I know this is an extremely unpopular view – I’ve heard all the arguments.
Yet I can’t help but ask myself, when did we start believing that we could control sickness?
When did we start blaming people for spreading viruses? This is a new thing. In the past it was always seen as unpreventable. Unavoidable. It brought people together to care – sadly, and to mourn.
Now we call people who leave their house with a cough “selfish”and we rain judgment down on them. Bizarrely enough, we even feel anger toward healthy people. Our society loses their minds over a mask worn incorrectly, or a person who feels uncomfortable with getting vaccinated. I’ve seen the cold hearted comments all over social media that they deserve to die of Covid, or lose their jobs or that they don’t deserve to enjoy the luxuries of restaurants, museums, movie theatres, and concerts.
How did we get here so fast?
I miss the world I used to live in. When kindness came before fear. When we could agree to disagree.
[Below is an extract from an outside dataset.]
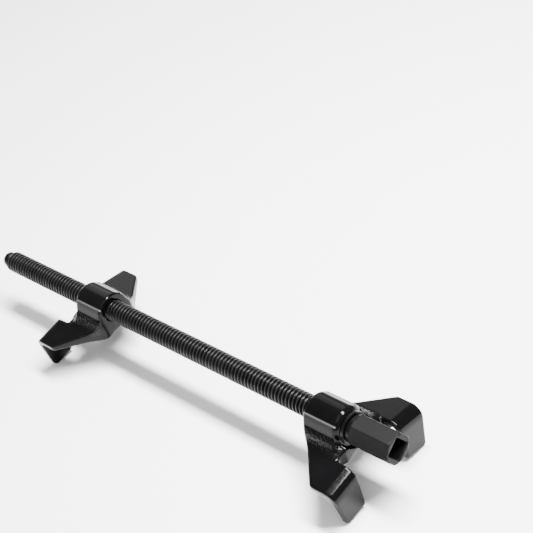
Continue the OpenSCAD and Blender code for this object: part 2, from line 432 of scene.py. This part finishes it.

The monster of division looms over my nation, spurred on by my own political leaders. It’s being echoed loud and clear by the media: Do as we say or lose everything. Conform to our beliefs or be shut out. Shun all those who do not comply. It creeps into people’s hearts and minds until they think this attitude is normal. Acceptable even.
We don’t even see what we’ve become. And the worst part is that I don’t see an end.
Unless, of course, we remember.
And we all begin to miss the things we’ve lost… enough to do something about it.